> **EXERCISE DIRECTIONS**
The listing below should be copied in full, word for word.

>> Begin EXTRACTED ENTRIES

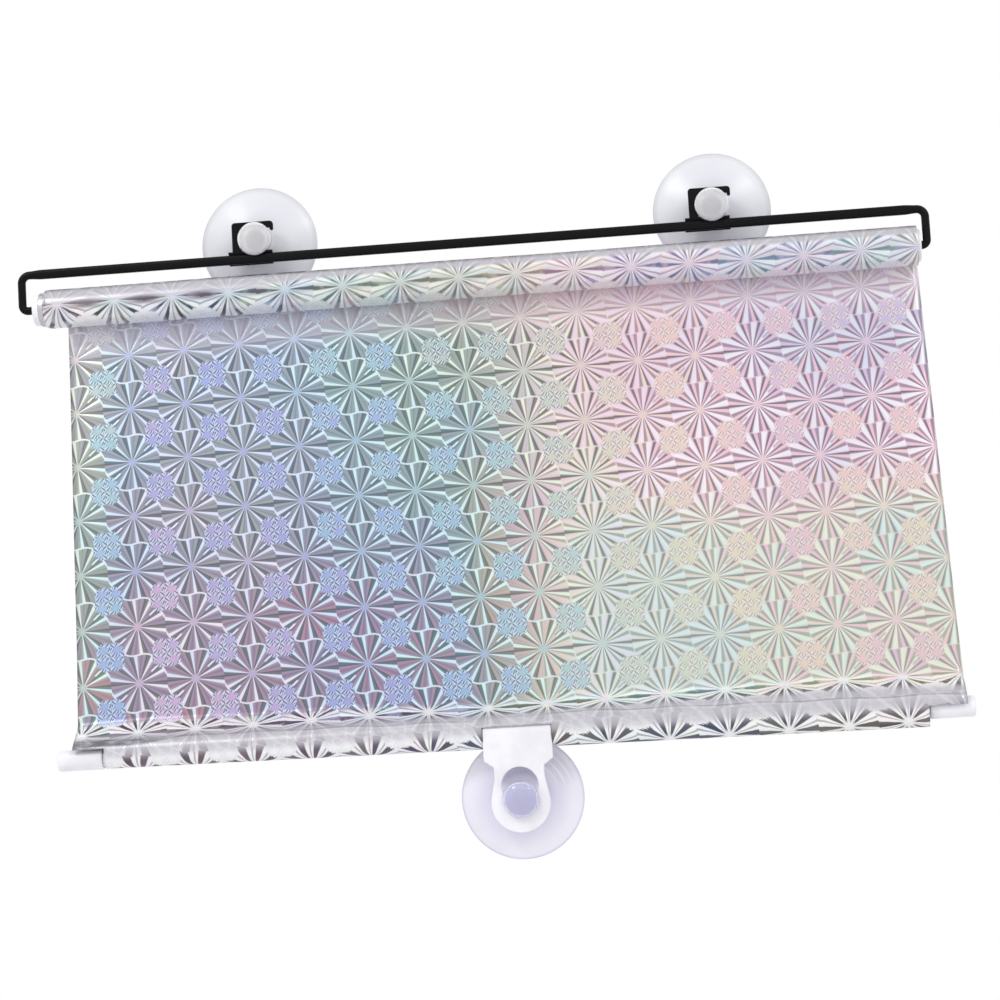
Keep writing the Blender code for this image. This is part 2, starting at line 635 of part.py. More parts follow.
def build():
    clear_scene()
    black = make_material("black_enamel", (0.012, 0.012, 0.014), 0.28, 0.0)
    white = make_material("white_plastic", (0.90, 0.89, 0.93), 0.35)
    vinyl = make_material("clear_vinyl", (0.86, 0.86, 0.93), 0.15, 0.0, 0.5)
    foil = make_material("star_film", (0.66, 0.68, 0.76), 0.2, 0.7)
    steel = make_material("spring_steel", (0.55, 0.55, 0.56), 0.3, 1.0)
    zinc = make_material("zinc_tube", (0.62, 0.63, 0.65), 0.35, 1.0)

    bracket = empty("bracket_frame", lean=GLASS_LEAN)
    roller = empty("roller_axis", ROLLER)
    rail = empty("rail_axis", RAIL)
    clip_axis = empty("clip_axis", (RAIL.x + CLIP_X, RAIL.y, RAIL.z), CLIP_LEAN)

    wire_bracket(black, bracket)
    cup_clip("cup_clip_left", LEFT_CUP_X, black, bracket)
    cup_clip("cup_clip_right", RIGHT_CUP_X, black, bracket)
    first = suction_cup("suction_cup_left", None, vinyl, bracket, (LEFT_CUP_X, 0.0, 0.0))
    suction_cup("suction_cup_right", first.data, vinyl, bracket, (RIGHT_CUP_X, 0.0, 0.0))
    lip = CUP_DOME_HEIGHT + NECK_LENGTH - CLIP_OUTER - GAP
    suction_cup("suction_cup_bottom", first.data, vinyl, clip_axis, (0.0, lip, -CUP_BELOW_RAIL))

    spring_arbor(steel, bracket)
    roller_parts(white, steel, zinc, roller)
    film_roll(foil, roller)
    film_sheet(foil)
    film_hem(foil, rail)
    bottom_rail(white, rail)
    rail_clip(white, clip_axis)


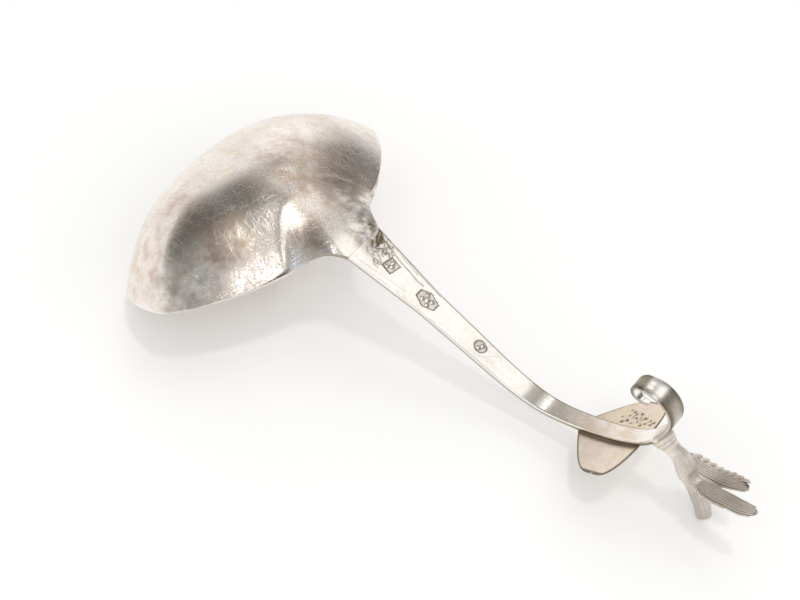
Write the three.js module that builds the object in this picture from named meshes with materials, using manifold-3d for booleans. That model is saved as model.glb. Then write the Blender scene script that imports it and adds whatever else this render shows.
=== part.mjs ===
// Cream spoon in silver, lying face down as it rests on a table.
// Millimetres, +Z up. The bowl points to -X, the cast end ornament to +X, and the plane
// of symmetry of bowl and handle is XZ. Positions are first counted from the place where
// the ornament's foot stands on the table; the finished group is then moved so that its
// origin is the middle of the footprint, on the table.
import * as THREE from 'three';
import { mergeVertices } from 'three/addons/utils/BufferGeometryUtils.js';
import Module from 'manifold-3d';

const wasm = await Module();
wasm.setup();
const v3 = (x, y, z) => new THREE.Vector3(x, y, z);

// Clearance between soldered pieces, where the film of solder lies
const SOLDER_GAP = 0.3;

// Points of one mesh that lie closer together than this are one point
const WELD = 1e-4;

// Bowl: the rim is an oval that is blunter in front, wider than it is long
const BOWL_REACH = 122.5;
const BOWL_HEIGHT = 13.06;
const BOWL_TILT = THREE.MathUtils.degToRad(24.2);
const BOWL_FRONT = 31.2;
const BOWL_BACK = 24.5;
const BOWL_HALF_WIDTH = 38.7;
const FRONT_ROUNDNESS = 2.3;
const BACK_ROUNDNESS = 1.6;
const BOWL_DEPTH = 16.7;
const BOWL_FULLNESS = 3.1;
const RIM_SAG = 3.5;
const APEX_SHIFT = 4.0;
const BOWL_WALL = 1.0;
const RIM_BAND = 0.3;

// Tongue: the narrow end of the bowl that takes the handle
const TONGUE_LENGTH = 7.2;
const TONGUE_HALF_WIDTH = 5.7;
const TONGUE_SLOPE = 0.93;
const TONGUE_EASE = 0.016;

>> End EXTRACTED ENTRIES

> **CORRECT RESPONSE**
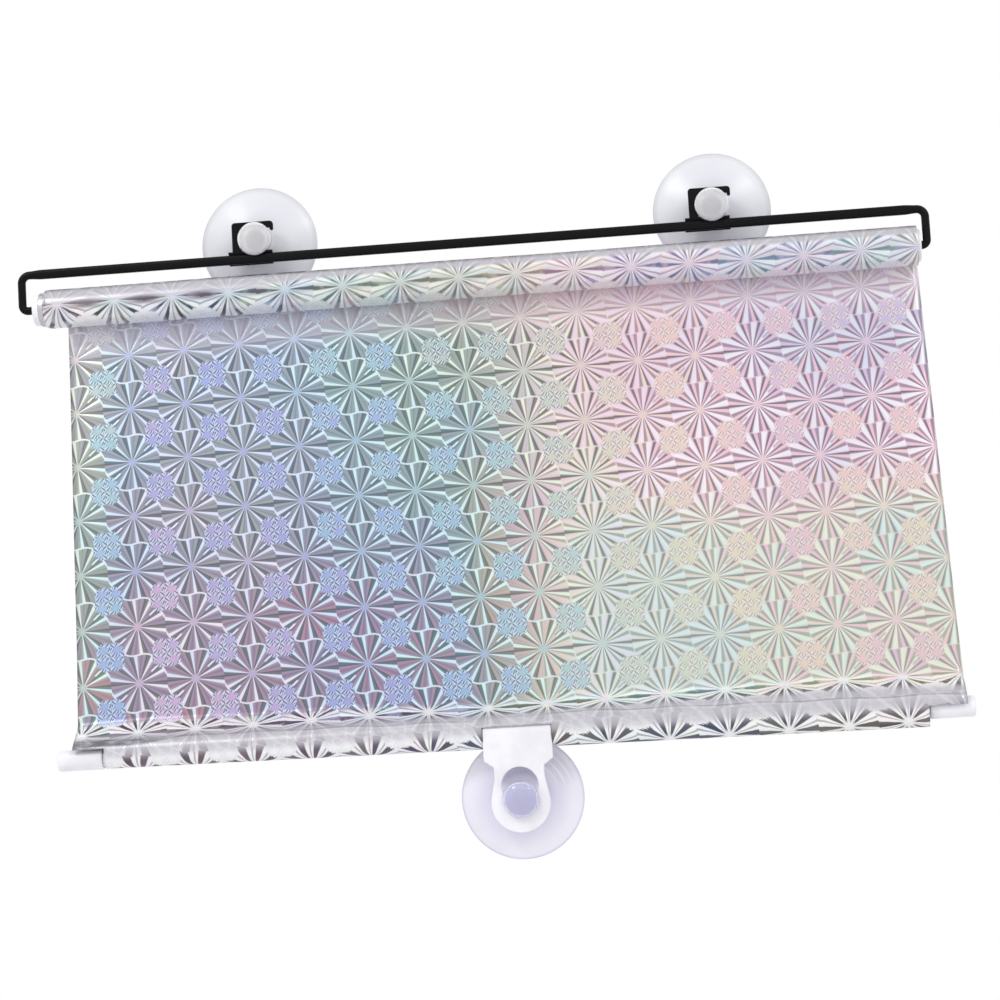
Keep writing the Blender code for this image. This is part 2, starting at line 635 of part.py. More parts follow.
def build():
    clear_scene()
    black = make_material("black_enamel", (0.012, 0.012, 0.014), 0.28, 0.0)
    white = make_material("white_plastic", (0.90, 0.89, 0.93), 0.35)
    vinyl = make_material("clear_vinyl", (0.86, 0.86, 0.93), 0.15, 0.0, 0.5)
    foil = make_material("star_film", (0.66, 0.68, 0.76), 0.2, 0.7)
    steel = make_material("spring_steel", (0.55, 0.55, 0.56), 0.3, 1.0)
    zinc = make_material("zinc_tube", (0.62, 0.63, 0.65), 0.35, 1.0)

    bracket = empty("bracket_frame", lean=GLASS_LEAN)
    roller = empty("roller_axis", ROLLER)
    rail = empty("rail_axis", RAIL)
    clip_axis = empty("clip_axis", (RAIL.x + CLIP_X, RAIL.y, RAIL.z), CLIP_LEAN)

    wire_bracket(black, bracket)
    cup_clip("cup_clip_left", LEFT_CUP_X, black, bracket)
    cup_clip("cup_clip_right", RIGHT_CUP_X, black, bracket)
    first = suction_cup("suction_cup_left", None, vinyl, bracket, (LEFT_CUP_X, 0.0, 0.0))
    suction_cup("suction_cup_right", first.data, vinyl, bracket, (RIGHT_CUP_X, 0.0, 0.0))
    lip = CUP_DOME_HEIGHT + NECK_LENGTH - CLIP_OUTER - GAP
    suction_cup("suction_cup_bottom", first.data, vinyl, clip_axis, (0.0, lip, -CUP_BELOW_RAIL))

    spring_arbor(steel, bracket)
    roller_parts(white, steel, zinc, roller)
    film_roll(foil, roller)
    film_sheet(foil)
    film_hem(foil, rail)
    bottom_rail(white, rail)
    rail_clip(white, clip_axis)


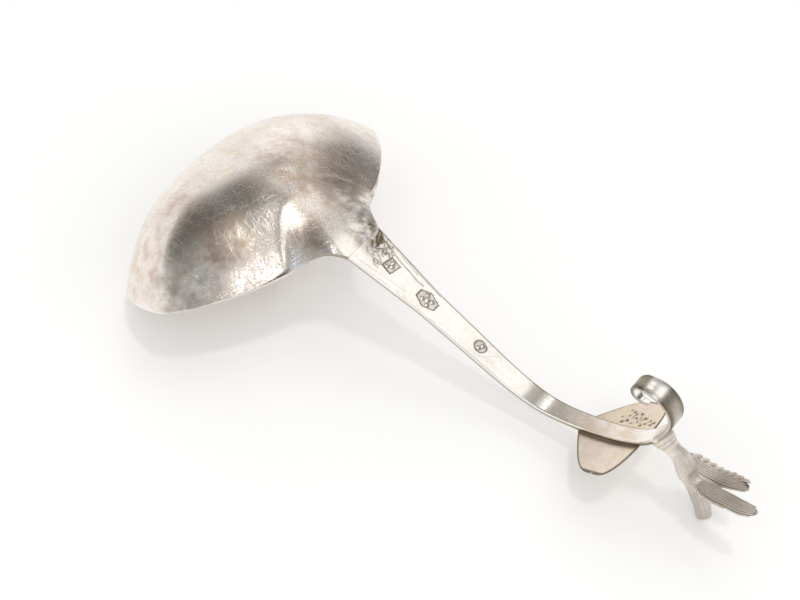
Write the three.js module that builds the object in this picture from named meshes with materials, using manifold-3d for booleans. That model is saved as model.glb. Then write the Blender scene script that imports it and adds whatever else this render shows.
=== part.mjs ===
// Cream spoon in silver, lying face down as it rests on a table.
// Millimetres, +Z up. The bowl points to -X, the cast end ornament to +X, and the plane
// of symmetry of bowl and handle is XZ. Positions are first counted from the place where
// the ornament's foot stands on the table; the finished group is then moved so that its
// origin is the middle of the footprint, on the table.
import * as THREE from 'three';
import { mergeVertices } from 'three/addons/utils/BufferGeometryUtils.js';
import Module from 'manifold-3d';

const wasm = await Module();
wasm.setup();
const v3 = (x, y, z) => new THREE.Vector3(x, y, z);

// Clearance between soldered pieces, where the film of solder lies
const SOLDER_GAP = 0.3;

// Points of one mesh that lie closer together than this are one point
const WELD = 1e-4;

// Bowl: the rim is an oval that is blunter in front, wider than it is long
const BOWL_REACH = 122.5;
const BOWL_HEIGHT = 13.06;
const BOWL_TILT = THREE.MathUtils.degToRad(24.2);
const BOWL_FRONT = 31.2;
const BOWL_BACK = 24.5;
const BOWL_HALF_WIDTH = 38.7;
const FRONT_ROUNDNESS = 2.3;
const BACK_ROUNDNESS = 1.6;
const BOWL_DEPTH = 16.7;
const BOWL_FULLNESS = 3.1;
const RIM_SAG = 3.5;
const APEX_SHIFT = 4.0;
const BOWL_WALL = 1.0;
const RIM_BAND = 0.3;

// Tongue: the narrow end of the bowl that takes the handle
const TONGUE_LENGTH = 7.2;
const TONGUE_HALF_WIDTH = 5.7;
const TONGUE_SLOPE = 0.93;
const TONGUE_EASE = 0.016;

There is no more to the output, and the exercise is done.